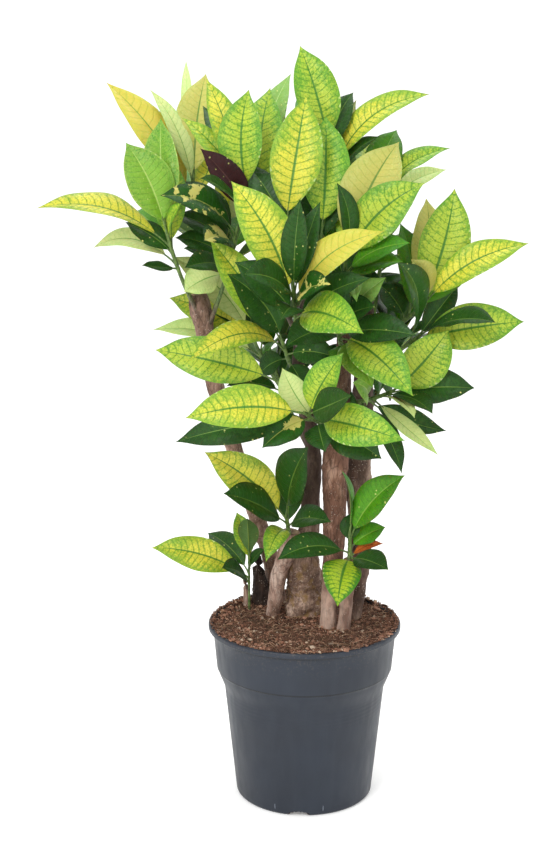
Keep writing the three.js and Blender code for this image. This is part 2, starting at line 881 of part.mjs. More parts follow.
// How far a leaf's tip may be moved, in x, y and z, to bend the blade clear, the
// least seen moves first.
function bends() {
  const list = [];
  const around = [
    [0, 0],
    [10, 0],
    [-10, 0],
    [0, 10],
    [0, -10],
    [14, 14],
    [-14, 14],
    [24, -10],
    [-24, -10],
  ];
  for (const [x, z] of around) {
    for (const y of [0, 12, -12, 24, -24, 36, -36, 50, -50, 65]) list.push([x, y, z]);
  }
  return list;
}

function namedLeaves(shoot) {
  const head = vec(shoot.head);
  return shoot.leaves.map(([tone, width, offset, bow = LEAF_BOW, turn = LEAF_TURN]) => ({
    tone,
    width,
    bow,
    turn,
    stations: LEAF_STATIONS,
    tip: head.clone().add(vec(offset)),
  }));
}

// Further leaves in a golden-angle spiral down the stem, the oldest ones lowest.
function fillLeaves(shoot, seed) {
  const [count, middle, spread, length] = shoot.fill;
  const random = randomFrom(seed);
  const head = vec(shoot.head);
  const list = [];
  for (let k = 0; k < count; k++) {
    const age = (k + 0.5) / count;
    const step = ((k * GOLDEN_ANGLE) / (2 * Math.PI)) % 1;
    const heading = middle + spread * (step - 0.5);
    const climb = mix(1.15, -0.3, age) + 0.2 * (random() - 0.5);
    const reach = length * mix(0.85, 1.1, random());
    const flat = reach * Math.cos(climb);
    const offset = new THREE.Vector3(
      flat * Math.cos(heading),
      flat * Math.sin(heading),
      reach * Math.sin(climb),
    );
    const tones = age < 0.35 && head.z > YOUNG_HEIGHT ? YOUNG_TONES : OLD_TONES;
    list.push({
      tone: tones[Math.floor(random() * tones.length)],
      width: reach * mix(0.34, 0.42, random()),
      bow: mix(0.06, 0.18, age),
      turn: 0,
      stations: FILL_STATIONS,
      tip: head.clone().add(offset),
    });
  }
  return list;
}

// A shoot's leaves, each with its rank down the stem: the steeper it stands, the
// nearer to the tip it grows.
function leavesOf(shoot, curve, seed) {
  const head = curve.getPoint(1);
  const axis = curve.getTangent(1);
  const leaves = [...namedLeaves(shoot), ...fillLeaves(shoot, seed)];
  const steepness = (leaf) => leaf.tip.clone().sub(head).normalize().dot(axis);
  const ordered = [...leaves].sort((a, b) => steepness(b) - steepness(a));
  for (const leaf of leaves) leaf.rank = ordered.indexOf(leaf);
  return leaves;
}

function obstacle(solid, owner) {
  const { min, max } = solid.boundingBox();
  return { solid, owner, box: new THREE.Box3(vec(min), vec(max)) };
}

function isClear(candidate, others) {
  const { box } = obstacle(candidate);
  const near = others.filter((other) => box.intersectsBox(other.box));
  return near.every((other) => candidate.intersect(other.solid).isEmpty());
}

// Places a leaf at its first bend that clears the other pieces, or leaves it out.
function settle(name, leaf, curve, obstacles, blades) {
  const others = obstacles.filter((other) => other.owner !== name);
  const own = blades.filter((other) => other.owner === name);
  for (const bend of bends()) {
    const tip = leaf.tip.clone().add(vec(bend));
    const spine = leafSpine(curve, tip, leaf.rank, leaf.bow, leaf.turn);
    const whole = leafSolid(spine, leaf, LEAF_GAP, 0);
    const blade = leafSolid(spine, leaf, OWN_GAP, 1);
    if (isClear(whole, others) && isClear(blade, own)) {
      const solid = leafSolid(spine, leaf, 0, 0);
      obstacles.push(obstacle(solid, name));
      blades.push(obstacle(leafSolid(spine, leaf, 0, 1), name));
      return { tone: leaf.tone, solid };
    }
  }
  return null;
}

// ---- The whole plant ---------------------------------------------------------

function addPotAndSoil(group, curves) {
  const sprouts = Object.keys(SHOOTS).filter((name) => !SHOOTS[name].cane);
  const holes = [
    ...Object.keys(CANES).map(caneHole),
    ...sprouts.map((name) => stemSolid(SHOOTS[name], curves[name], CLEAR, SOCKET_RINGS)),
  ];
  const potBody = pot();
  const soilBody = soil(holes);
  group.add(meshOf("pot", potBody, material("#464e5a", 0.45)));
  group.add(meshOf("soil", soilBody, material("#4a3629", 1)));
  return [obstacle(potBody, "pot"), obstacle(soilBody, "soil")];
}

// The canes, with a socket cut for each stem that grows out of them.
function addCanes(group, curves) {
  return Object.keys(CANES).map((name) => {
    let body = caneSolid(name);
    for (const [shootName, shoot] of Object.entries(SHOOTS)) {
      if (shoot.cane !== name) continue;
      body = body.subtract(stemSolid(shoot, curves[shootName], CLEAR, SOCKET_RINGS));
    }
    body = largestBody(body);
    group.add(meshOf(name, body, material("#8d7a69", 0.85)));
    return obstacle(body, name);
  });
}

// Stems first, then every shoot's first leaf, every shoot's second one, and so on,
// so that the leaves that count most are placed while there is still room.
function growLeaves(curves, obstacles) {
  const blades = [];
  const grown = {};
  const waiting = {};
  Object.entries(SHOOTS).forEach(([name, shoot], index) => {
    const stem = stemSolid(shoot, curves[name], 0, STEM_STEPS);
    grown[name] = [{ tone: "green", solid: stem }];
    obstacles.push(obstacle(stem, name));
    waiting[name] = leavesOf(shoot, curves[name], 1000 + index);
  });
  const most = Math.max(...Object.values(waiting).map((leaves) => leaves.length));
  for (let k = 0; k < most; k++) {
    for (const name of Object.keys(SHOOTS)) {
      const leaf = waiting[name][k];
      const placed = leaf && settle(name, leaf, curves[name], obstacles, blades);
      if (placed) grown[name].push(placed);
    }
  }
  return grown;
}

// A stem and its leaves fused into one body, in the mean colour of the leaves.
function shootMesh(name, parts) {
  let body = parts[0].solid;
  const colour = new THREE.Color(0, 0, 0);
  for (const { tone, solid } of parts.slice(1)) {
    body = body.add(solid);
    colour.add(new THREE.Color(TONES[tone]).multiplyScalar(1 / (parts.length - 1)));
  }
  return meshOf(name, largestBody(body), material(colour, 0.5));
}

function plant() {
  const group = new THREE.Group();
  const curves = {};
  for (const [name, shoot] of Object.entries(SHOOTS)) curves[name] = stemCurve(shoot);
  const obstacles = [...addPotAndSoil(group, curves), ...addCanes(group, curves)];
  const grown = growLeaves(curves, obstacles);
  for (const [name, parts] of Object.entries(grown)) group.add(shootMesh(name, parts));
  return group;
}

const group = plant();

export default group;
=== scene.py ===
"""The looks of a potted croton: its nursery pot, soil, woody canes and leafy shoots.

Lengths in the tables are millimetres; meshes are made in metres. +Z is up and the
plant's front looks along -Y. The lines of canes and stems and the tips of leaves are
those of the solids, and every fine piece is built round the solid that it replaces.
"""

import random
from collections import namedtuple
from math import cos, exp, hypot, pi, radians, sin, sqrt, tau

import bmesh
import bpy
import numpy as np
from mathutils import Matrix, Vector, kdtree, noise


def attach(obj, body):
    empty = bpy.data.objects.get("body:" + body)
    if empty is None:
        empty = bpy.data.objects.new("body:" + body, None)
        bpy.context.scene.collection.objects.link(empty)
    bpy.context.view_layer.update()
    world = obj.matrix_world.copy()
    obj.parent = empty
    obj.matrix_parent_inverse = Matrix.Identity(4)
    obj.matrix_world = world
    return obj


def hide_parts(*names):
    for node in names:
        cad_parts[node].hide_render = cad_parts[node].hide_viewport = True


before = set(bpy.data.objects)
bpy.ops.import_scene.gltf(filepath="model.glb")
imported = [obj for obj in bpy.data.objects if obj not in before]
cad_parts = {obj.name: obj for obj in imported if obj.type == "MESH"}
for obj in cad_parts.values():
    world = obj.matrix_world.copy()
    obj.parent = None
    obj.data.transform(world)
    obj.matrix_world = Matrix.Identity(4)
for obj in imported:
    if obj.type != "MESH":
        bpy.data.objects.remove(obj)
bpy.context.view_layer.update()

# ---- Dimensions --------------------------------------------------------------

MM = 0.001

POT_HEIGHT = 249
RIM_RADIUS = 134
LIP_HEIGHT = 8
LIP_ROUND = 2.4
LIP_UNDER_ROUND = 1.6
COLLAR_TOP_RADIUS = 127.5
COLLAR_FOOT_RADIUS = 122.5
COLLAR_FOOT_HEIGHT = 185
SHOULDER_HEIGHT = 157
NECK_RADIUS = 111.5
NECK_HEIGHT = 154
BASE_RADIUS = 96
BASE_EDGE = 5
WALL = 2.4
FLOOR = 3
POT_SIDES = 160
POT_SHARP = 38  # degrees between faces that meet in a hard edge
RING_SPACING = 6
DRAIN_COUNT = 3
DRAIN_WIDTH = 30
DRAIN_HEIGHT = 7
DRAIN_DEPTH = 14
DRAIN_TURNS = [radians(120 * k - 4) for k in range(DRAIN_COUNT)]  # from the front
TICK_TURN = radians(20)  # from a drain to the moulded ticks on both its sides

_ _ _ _

_To do_: Repeat, with no changes, each line from the one with "in imported if" to the end of the listing, including both ends and nothing else.

_Response to the exercise_:
cad_parts = {obj.name: obj for obj in imported if obj.type == "MESH"}
for obj in cad_parts.values():
    world = obj.matrix_world.copy()
    obj.parent = None
    obj.data.transform(world)
    obj.matrix_world = Matrix.Identity(4)
for obj in imported:
    if obj.type != "MESH":
        bpy.data.objects.remove(obj)
bpy.context.view_layer.update()

# ---- Dimensions --------------------------------------------------------------

MM = 0.001

POT_HEIGHT = 249
RIM_RADIUS = 134
LIP_HEIGHT = 8
LIP_ROUND = 2.4
LIP_UNDER_ROUND = 1.6
COLLAR_TOP_RADIUS = 127.5
COLLAR_FOOT_RADIUS = 122.5
COLLAR_FOOT_HEIGHT = 185
SHOULDER_HEIGHT = 157
NECK_RADIUS = 111.5
NECK_HEIGHT = 154
BASE_RADIUS = 96
BASE_EDGE = 5
WALL = 2.4
FLOOR = 3
POT_SIDES = 160
POT_SHARP = 38  # degrees between faces that meet in a hard edge
RING_SPACING = 6
DRAIN_COUNT = 3
DRAIN_WIDTH = 30
DRAIN_HEIGHT = 7
DRAIN_DEPTH = 14
DRAIN_TURNS = [radians(120 * k - 4) for k in range(DRAIN_COUNT)]  # from the front
TICK_TURN = radians(20)  # from a drain to the moulded ticks on both its sides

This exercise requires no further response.